With that in mind it was easy to see that Trump’s entire philosophy is rooted on very shaky ground. Kernels of truth become barrels of bullshit which he then exports to anyone willing to listen. He was the guy you never trusted … with your girlfriend, to loan money to, to smoke dope with even. You knew if pressed he’d sell your ass out to save his own.
I’m not one of those people who think Trump was on coke at the debate. The guy doesn’t even drink, and what dealer do you know who would sell to him? Trump is stoned on adulation.
I’ve seen this movie, countless time. The teenagers have snuck into the creepy old house, they’re sitting on the dusty floor drinking beer, passing around joints and a bottle. Trump is the preppy prick, he brought Hillary, a cheerleader and Chris Christie. The cheerleader gets blind drunk very fast and Christie is taking advantage of the situation and gets his throat cut post coital. The naked cheerleader comes shrieking through the room with Christy’s head rolling into the room behind her.
Oddly enough, that’s not far from what the debate was like.
So they’re debating what to do next, and it comes down to an argument between Donald and Hillary, who is starting to assert herself and we all see Trump as the frat boy prick that he is. The guys are all for following Trump’s plan and you can see the young Hillary’s eyes meet a young Bill Clinton’s and you know before the night is over, they’ll be together and the others will be mutilated.
That’s when I realize this movie is missing someone. It’s missing the bookish nerd, the stoner who explains to the others , including the audience,what is happening. He’s the guy who you’ll think dies near the conclusion, but pops up at the end to save the day. The guy who exposes the weakness in the beast and shows Hillary how to kill it.
He’s the guy everyone likes, but nobody knows all that well, and all are sure he’s a bit cracked. But he’s the social conscious of the group, the guy who can remember what everyone was like before life started feeding them bullshit and anger. He’s the guy that can remind them of the better half of themselves. He can appeal to their heart as well as their head.
And yes, he can be a woman as well. But Hillary isn’t her.
In the eighties at least, the film would end with Hillary on top, the beast beaten but sure to return in the sequel. But it’s a new world of cinema, and quite often there are no winners. Apocalypse and hordes of roaming zombies are the norm now.
The reason Clinton could lose isn’t so much because of her, but because people aren’t voting with their head, they’re voting with their heart. On both sides. I see liberals espousing logical reasons why Trump sucks, and he does. Yet people aren’t voting for him through logic, but through passion. If you want to change people’s minds in this race, you have to change their hearts.
You don’t do that by berating the other side as a bunch of brain dead rednecks. Isn’t that the same reasoning Clinton uses when saying Clump, er, Trump is giving aid to Isis? If she’s right about that, then every time you insult the other side, like I have been here, you’re adding more fuel to their fire.

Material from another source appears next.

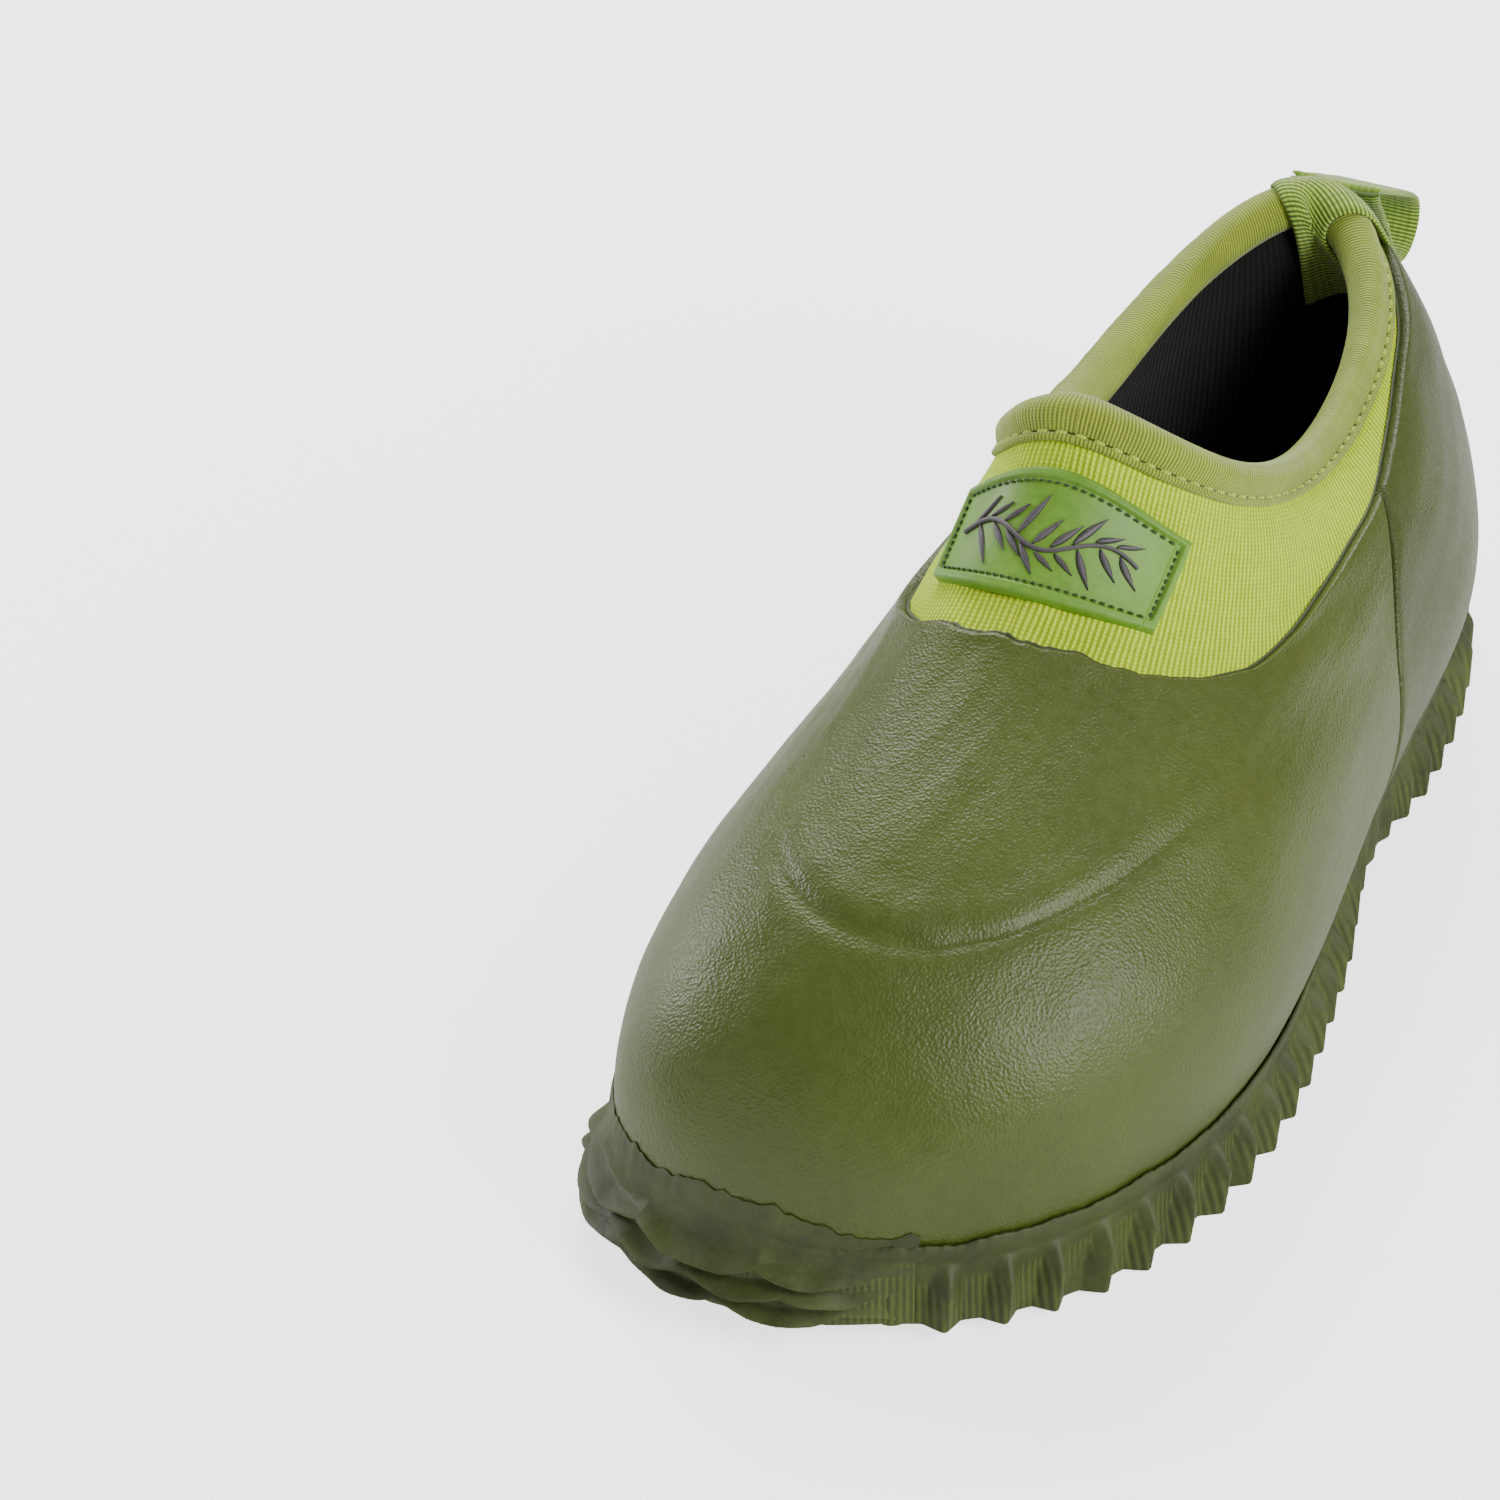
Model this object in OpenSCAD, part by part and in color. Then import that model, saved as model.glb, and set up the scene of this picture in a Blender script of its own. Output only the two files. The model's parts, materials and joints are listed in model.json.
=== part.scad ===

By the end, Trump was tired and beaten. You could see it in his frustration. You could see it as his streams of consciousness started flowing back into themselves and tying him up in knots … pretzel logic. You could see it when in the time most candidates sum up why we should vote for them, he was taking a swing at Rosie O’Donnell … “things they just get uglier and I have no sense of time.”
Donald Trump is no fascist. He’s a celebrity. He doesn’t have followers, he has fanatics. Fans turn on their heroes, just ask Michael Jackson or Justin Bieber. All it takes is pissing off your fan base, and Trump can piss people off in his sleep. It’ll happen inevitably, and if he’s president when it happens, it won’t be pretty.
Our electoral process has degraded to the level of a high school stoner circle, with reality TV playing in the background. On one point I agree with Trump, though for different reasons. We’re seriously fucked.